History
The current tram stop, located on the west bank of the Jinzū River in Gofuku-Suehirochō, Toyama City, sits on a stretch of route-44 prefectural road and is numbered C21. It originated as Shin-Ōhashi-Nishizume tram stop when the connecting Etchū Electric Tramway (the later Imizu Line) reached the site in 1926 and opened Rentaibashi Station (renamed Shintoyama in 1934); the city-tram stop was renamed Toyama-Ōhashi-Nishi-Zume on 10 April 1937, then renamed Shin-Toyama-eki-mae at an undocumented date. When the Imizu Line was abandoned in 1980 the stop was renamed Shin-Toyama, then re-relocated about 120 m west to Gofuku-Kōsaten East and given two opposed sheltered platforms when the new Toyama-Ōhashi bridge opened on 24 March 2012. Naming-rights renamings followed: Toyama Toyopet Honsha-mae (Gofuku Suehirochō) Station from 14 March 2015, then Toyota Mobility Toyama G-Square Gofuku-mae (Gofuku Suehirochō) Station from 1 January 2021.

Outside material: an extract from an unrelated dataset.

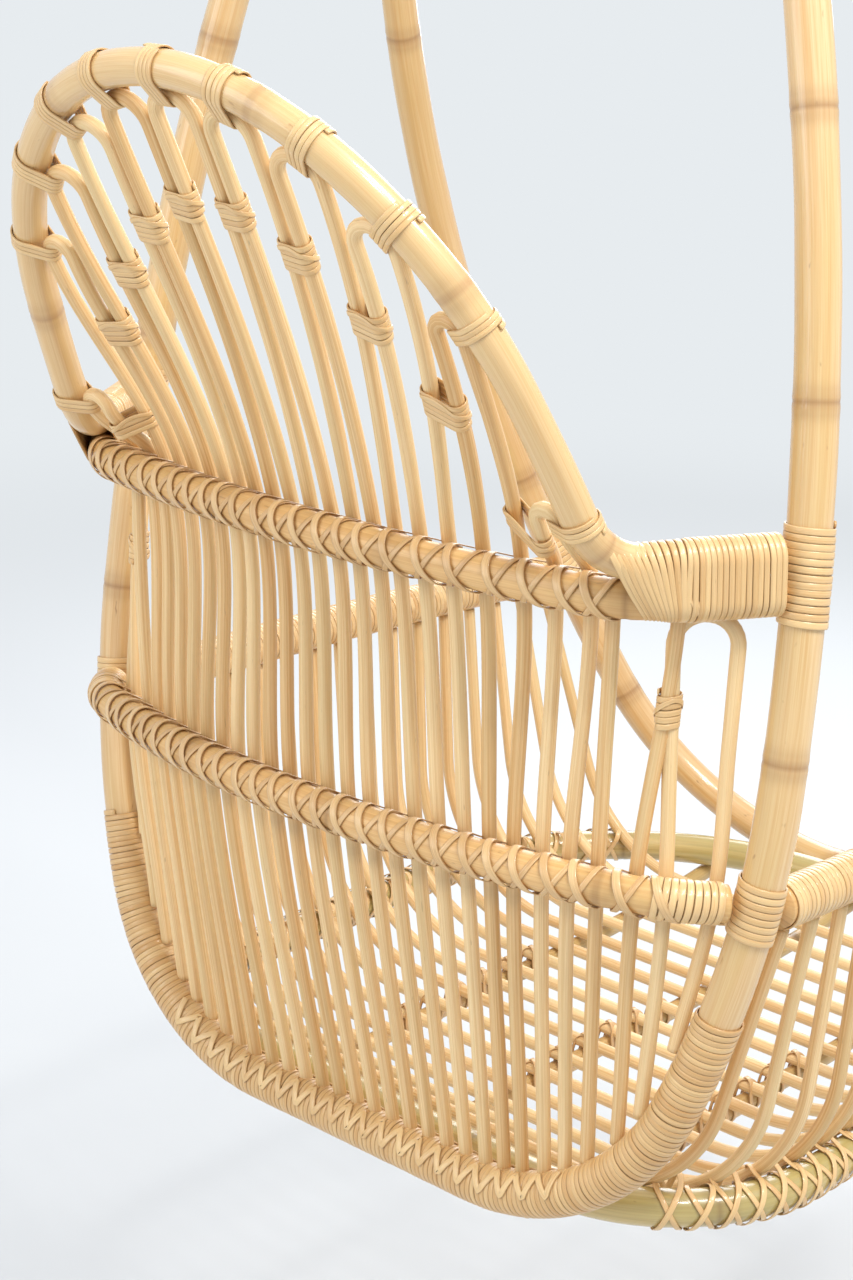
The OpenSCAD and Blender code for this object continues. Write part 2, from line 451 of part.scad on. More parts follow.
// Point [across, height] of the oval at share q of its length, and its outward direction
function oval(q) = let (L = PI * wind_mid, P = 2 * L + 2 * stack, s = (q - floor(q)) * P, r = wind_mid)
  s < L ? let (a = 180 + s / L * 180) [r * cos(a), r * sin(a), cos(a), sin(a)]
  : s < L + stack ? [r, s - L, 1, 0]
  : s < 2 * L + stack ? let (a = (s - L - stack) / L * 180) [r * cos(a), stack + r * sin(a), cos(a), sin(a)]
  : [-r, stack - (s - 2 * L - stack), -1, 0];
wind_steps = 24;
wind_across = cross(end_dir, [0, 0, 1]);
wind_start = upper_U - end_dir * (butt + 2 + strip_w / 2);
function wind_path() = [for (i = [0:wind_steps * strip_turns]) let (q = i / wind_steps, o = oval(q))
  wind_start - end_dir * (strip_pitch * q) + wind_across * o[0] + [0, 0, o[1]]];
function wind_out() = [for (i = [0:wind_steps * strip_turns])
  let (o = oval(i / wind_steps)) wind_across * o[2] + [0, 0, o[3]]];
wind_pts = wind_path();
least_turn = min([for (i = [0:len(wind_pts) - wind_steps - 1]) for (j = [wind_steps - 2:wind_steps
    + 2]) if (i + j < len(wind_pts)) norm(wind_pts[i + j] - wind_pts[i])]);
echo(joint_winding_least_gap_mm = least_turn - strip_w);
module joint_winding() tube(wind_pts, strip_w / 2 / cos(30), wrap_t / 2, wind_out(), 6, 0);

// ---- Hanger sizes -----------------------------------------------------------------------
eye_r = eye_bore_r + 9;
jaw_top = 6;
head_h = 6;
head_d = stem_d + 8;
stem_z = -eye_r - 16;                  // top face of the jaw's plate
head_z = stem_z - jaw_top - 0.3;
lug_r = pin_d / 2 + 9;
pin_z = head_z - head_h - 2 - lug_r;
lug_t = 8;
jaw_in = lug_t / 2 + 0.6;
jaw_t = 5;
jaw_r = lug_r - 1;
saddle_z = hoop_h + pole_d / 2 + gap;   // underside of the bracket's top plate
pin_rise = pole_d / 2 + gap + plate_t + jaw_r * 1.45 + 5;
cheek_y = pole_d + 1.5 * gap;
// The chair is drawn with its rear hoop bottom at height 0, then hung from the pin.
module hung() translate([0, 0, pin_z]) rotate([hang_tilt, 0, 0]) translate([0, 0,
    -hoop_h - pin_rise]) children();

// ---- Hanger ------------------------------------------------------------------------------
module swivel_eye() color("silver") {
  difference() {
    union() {
      rotate([90, 0, 0]) cylinder(r = eye_r, h = eye_t, center = true, $fn = 64);
      translate([0, 0, head_z - head_h]) cylinder(d = stem_d, h = -head_z + head_h - eye_bore_r - 2,
          $fn = 48);
    }
    rotate([90, 0, 0]) cylinder(r = eye_bore_r, h = eye_t + 10, center = true, $fn = 64);
  }
  translate([0, 0, head_z - head_h]) cylinder(d = head_d, h = head_h, $fn = 48);
}
module swivel_jaw() color("silver") difference() {
  union() {
    translate([-jaw_in - jaw_t, -jaw_r, stem_z - jaw_top]) cube([2 * (jaw_in + jaw_t), 2 * jaw_r, jaw_top]);
    for (x = [-jaw_in - jaw_t, jaw_in]) translate([x, 0, 0]) {
      translate([0, -jaw_r, pin_z]) cube([jaw_t, 2 * jaw_r, stem_z - jaw_top - pin_z]);
      translate([0, 0, pin_z]) rotate([0, 90, 0]) cylinder(r = jaw_r, h = jaw_t, $fn = 48);
    }
  }
  translate([0, 0, stem_z - jaw_top - 1]) cylinder(d = stem_d + 2 * run_fit, h = jaw_top + 2, $fn = 48);
  translate([0, 0, head_z - head_h - 1]) cylinder(d = head_d + 2, h = head_h + 1.3, $fn = 48);
  translate([-40, 0, pin_z]) rotate([0, 90, 0]) cylinder(d = pin_d + 2 * run_fit, h = 80, $fn = 48);
}
module clevis_pin() color("gray") translate([-jaw_in - jaw_t - 4 - 0.3, 0, pin_z]) rotate([0, 90, 0]) {
  cylinder(d = pin_d + 6, h = 4, $fn = 48);
  cylinder(d = pin_d, h = 2 * (jaw_in + jaw_t) + 12, $fn = 48);
  translate([0, 0, 2 * (jaw_in + jaw_t) + 4 + 0.6]) cylinder(d = pin_d + 5, h = 2, $fn = 48);
}
module hanger_bracket() color("dimgray") hung() difference() {
  union() {
    translate([-bracket_l / 2, -cheek_y - plate_t, saddle_z]) cube([bracket_l, 2 * (cheek_y + plate_t),
        plate_t]);
    for (y = [-cheek_y - plate_t, cheek_y]) translate([-bracket_l / 2, y,
        hoop_h - bolt_d - 8]) cube([bracket_l, plate_t, saddle_z - hoop_h + bolt_d + 8 + plate_t]);
    translate([-lug_t / 2, -lug_r, saddle_z + plate_t]) cube([lug_t, 2 * lug_r,
        hoop_h + pin_rise - saddle_z - plate_t]);
    translate([-lug_t / 2, 0, hoop_h + pin_rise]) rotate([0, 90, 0]) cylinder(r = lug_r, h = lug_t,
        $fn = 48);
  }
  translate([-20, 0, hoop_h + pin_rise]) rotate([0, 90, 0]) cylinder(d = pin_d + 2 * run_fit, h = 40,
      $fn = 48);
  translate([0, 60, hoop_h]) rotate([90, 0, 0]) cylinder(d = bolt_d + 0.4, h = 120, $fn = 48);
}
washer_t = 1.6;
nut_t = bolt_d * 0.8;
module through_bolt() color("gray") hung() translate([0, -cheek_y - plate_t - washer_t - 2 * gap,
    hoop_h]) rotate([-90, 0, 0]) {
  cylinder(d = bolt_d, h = 2 * (cheek_y + plate_t + washer_t) + nut_t + 4, $fn = 48);
  translate([0, 0, -bolt_d * 0.65]) cylinder(d = bolt_d * 1.9, h = bolt_d * 0.65, $fn = 6);
}
module bolt_washers() color("silver") hung() for (s = [-1, 1]) translate([0,
    s * (cheek_y + plate_t + gap + washer_t / 2), hoop_h]) rotate([90, 0, 0])
  difference() { cylinder(d = bolt_d * 2, h = washer_t, center = true, $fn = 48);
      cylinder(d = bolt_d + 0.6, h = 9, center = true, $fn = 48); }
module bolt_nut() color("silver") hung() translate([0, cheek_y + plate_t + washer_t + 2 * gap,
    hoop_h]) rotate([-90, 0, 0])
  difference() { cylinder(d = bolt_d * 1.9, h = nut_t, $fn = 6);
      translate([0, 0, -1]) cylinder(d = bolt_d + 0.1, h = nut_t + 2, $fn = 48); }

// ---- Frame ---------------------------------------------------------------------------------
module bolt_bore() translate([0, 60, hoop_h]) rotate([90, 0, 0]) cylinder(d = bolt_d + 0.4, h = 120,
    $fn = 48);
module rear_hoop() color("burlywood") hung() difference() { twin_pole(rear_F, rear_mv, pole_d);
    bolt_bore(); }
module front_hoop() color("burlywood") hung() difference() { twin_pole(front_F, front_mv, pole_d);
    bolt_bore(); }
module back_arch() color("wheat") hung() twin_pole(arch_F, arch_mv, arch_d);
module upper_rail() color("tan") hung() twin_pole(upper_F, upper_mv, rail_d);
module lower_rail() color("tan") hung() twin_pole(lower_F, lower_mv, rail_d);
module left_arm_rim() color("burlywood") hung() pole(rim_F, rim_mv, rim_d);
module right_arm_rim() color("burlywood") hung() mirror([1, 0, 0]) pole(rim_F, rim_mv, rim_d);
module base_ring() color("darkkhaki") hung() twin_pole(ring_F, ring_mv, ring_d, 0.8, true);
module left_seat_runner() color("tan") hung() seat_runner(runner_gap);
module middle_seat_runner() color("tan") hung() seat_runner(0);
module right_seat_runner() color("tan") hung() seat_runner(-runner_gap);
module seat_rods(part) color("wheat") hung()
  for (i = [floor(rod_count * part / 4):floor(rod_count * (part + 1) / 4) - 1]) seat_rod(rod_y(i));
module rear_seat_rods() seat_rods(0);
module rear_middle_seat_rods() seat_rods(1);
module front_middle_seat_rods() seat_rods(2);
module front_seat_rods() seat_rods(3);
module left_back_spindles() color("navajowhite") hung() for (k = [3:7]) hairpin(k, 1);
module middle_back_spindles() color("navajowhite") hung() {
  for (k = [0:2]) hairpin(k, 1);
  mirror([1, 0, 0]) for (k = [1:2]) hairpin(k, -1);
}
module right_back_spindles() color("navajowhite") hung() mirror([1, 0, 0]) for (k = [3:7]) hairpin(k, -1);

// ---- Binding nodes ---------------------------------------------------------------------------
module left_joint_winding() color("cornsilk") hung() joint_winding();
module right_joint_winding() color("cornsilk") hung() mirror([1, 0, 0]) joint_winding();
rear_len = run_len(rear_mv[0]) + run_len(rear_mv[1]) + run_len(rear_mv[2]) + run_len(rear_mv[3]);
front_len = run_len(front_mv[0]) + run_len(front_mv[1]) + run_len(front_mv[2]) + run_len(front_mv[3]);
function rear_s(z) = reach_z(rear_F, rear_mv, z, rear_mv[0][1], rear_len);
function front_s(z) = reach_z(front_F, front_mv, z, front_mv[0][1], front_len);
module upper_upright_wraps() color("cornsilk") hung() both_sides()
  sleeve(rear_F, rear_mv, rear_s(upper_rail_z - 26), rear_s(upper_rail_z + 48), pole_d, wrap_t);
module lower_upright_wraps() color("cornsilk") hung() both_sides()
  sleeve(rear_F, rear_mv, rear_s(lower_rail_z - 27), rear_s(lower_rail_z + 20), pole_d, wrap_t);
module lower_rail_end_wraps() color("cornsilk") hung() both_sides() {
  s = run_len(lower_mv[0]) + run_len(lower_mv[1]);
  sleeve(lower_F, lower_mv, s - 38, s - 1, rail_d, wrap_t);
}
rim_len = run_len(rim_mv[0]);
module rim_wrap() sleeve(rim_F, rim_mv, 1, rim_len - 1, rim_d, wrap_t);
module left_rim_wrap() color("cornsilk") hung() rim_wrap();
module right_rim_wrap() color("cornsilk") hung() mirror([1, 0, 0]) rim_wrap();
module front_hoop_wraps() color("cornsilk") hung() both_sides()
  sleeve(front_F, front_mv, front_s(rim_front_z - 34), front_s(rim_front_z + 34), pole_d, wrap_t);
module hoop_bottom_wrap() color("cornsilk") hung() both_sides()
  sleeve(rear_F, rear_mv, 0, rear_s(150), pole_d, wrap_t);
lash_end = run_len(lower_mv[0]) + run_len(lower_mv[1]) - 40;
module upper_rail_lashing() color("peru") hung() both_sides()
  sleeve(upper_F, upper_mv, 1, run_len(upper_mv[0]) + 18, rail_d, lash_t);
module lower_rail_lashing() color("peru") hung() both_sides() sleeve(lower_F, lower_mv, 1, lash_end,
    rail_d, lash_t);
module arch_ties() color("cornsilk") hung() { arch_tie(0); both_sides() for (k = [1:5]) arch_tie(k); }
module spindle_bands() color("cornsilk") hung() {
  for (k = banded) leg_band(k, 1);
  mirror([1, 0, 0]) for (k = banded) leg_band(k, -1);
}
// A cane turn round the ring beside each seat rod
module ring_lashings() color("cornsilk") hung() both_sides() for (i = [0:rod_count - 2]) {
  y = (rod_y(i) + rod_y(i + 1)) / 2;
  w = ring_half(y, 0);
  h = [sqrt(1 - w[1] * w[1]) * (y > ring_cy ? 1 : -1), -w[1], 0];
  at_frame([[w[0], y, 0], h, [0, 0, 1]]) rotate([0, 90, 0]) difference() {
    cylinder(d = ring_d + 2 * gap + 2 * knot_t, h = 5, center = true, $fn = 48);
    cylinder(d = ring_d + 2 * gap, h = 9, center = true, $fn = 48);
  }
}
module runner_knots() color("peru") hung() for (x = [-runner_gap, 0, runner_gap]) for (i = [0:rod_count
    - 2]) {
  y = (rod_y(i) + rod_y(i + 1)) / 2;
  if (y < ring_cy - 4 && y > ring_fy + 4) translate([x, y, runner_z]) rotate([90, 0, 0]) difference() {
    cylinder(d = runner_d + 2 * gap + 2 * knot_t, h = 10, center = true, $fn = 48);
    cylinder(d = runner_d + 2 * gap, h = 14, center = true, $fn = 48);
  }
}

swivel_eye();
swivel_jaw();
clevis_pin();
hanger_bracket();
through_bolt();
bolt_washers();
bolt_nut();
rear_hoop();
front_hoop();
back_arch();
upper_rail();
lower_rail();
left_arm_rim();
right_arm_rim();
base_ring();
left_seat_runner();
middle_seat_runner();
right_seat_runner();
rear_seat_rods();
rear_middle_seat_rods();
front_middle_seat_rods();
front_seat_rods();
left_back_spindles();
middle_back_spindles();
right_back_spindles();
left_joint_winding();
right_joint_winding();
upper_upright_wraps();
lower_upright_wraps();
lower_rail_end_wraps();
left_rim_wrap();
right_rim_wrap();
front_hoop_wraps();
hoop_bottom_wrap();
upper_rail_lashing();
lower_rail_lashing();
arch_ties();
spindle_bands();
ring_lashings();
runner_knots();
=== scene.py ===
"""Looks of a hanging rattan egg chair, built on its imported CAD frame.

Every piece is a numpy surface in the chair's own millimetre frame, in which Z runs up from the
bottom of the hoops and Y runs to the back. It is then hung on the swivel as the CAD parts are.
"""

import logging
import math
from collections.abc import Callable
from dataclasses import dataclass, replace
from enum import Enum

import bpy
import numpy as np
from mathutils import Matrix, Vector


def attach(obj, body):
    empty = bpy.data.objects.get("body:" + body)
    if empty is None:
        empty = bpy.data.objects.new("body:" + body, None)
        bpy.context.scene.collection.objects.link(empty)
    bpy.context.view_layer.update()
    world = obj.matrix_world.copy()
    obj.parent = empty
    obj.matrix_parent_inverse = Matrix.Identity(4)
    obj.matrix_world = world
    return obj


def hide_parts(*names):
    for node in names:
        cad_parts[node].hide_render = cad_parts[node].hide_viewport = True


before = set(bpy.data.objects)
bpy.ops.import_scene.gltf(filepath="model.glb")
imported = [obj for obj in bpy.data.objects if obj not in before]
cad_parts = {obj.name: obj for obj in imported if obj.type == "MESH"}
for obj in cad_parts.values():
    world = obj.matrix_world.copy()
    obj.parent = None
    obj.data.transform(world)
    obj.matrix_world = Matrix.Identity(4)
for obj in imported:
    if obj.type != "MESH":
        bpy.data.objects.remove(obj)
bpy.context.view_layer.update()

LOG = logging.getLogger("egg_chair")
CHAIR_BODY = "chair"
MM_PER_M = 1000

Array = np.ndarray
Rng = np.random.Generator
Moves = list[list[float]]
Frame3 = tuple[Array, Array, Array]
Values = float | Array
Socket = bpy.types.NodeSocket
Feed = Socket | float | tuple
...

History summarized from Japanese & English Wikipedia · last reviewed 2026-06-09.
Notes
By the 2021 renaming the stop's name reads 32 kana characters — long enough to reclaim from Tōji-in/Ritsumeikan University's tram stop the record for the longest station name in Japan, a title it had already held under the 2015 Toyama Toyopet Honsha-mae name (24 kana, 17 characters) before it was overtaken on 20 March 2020.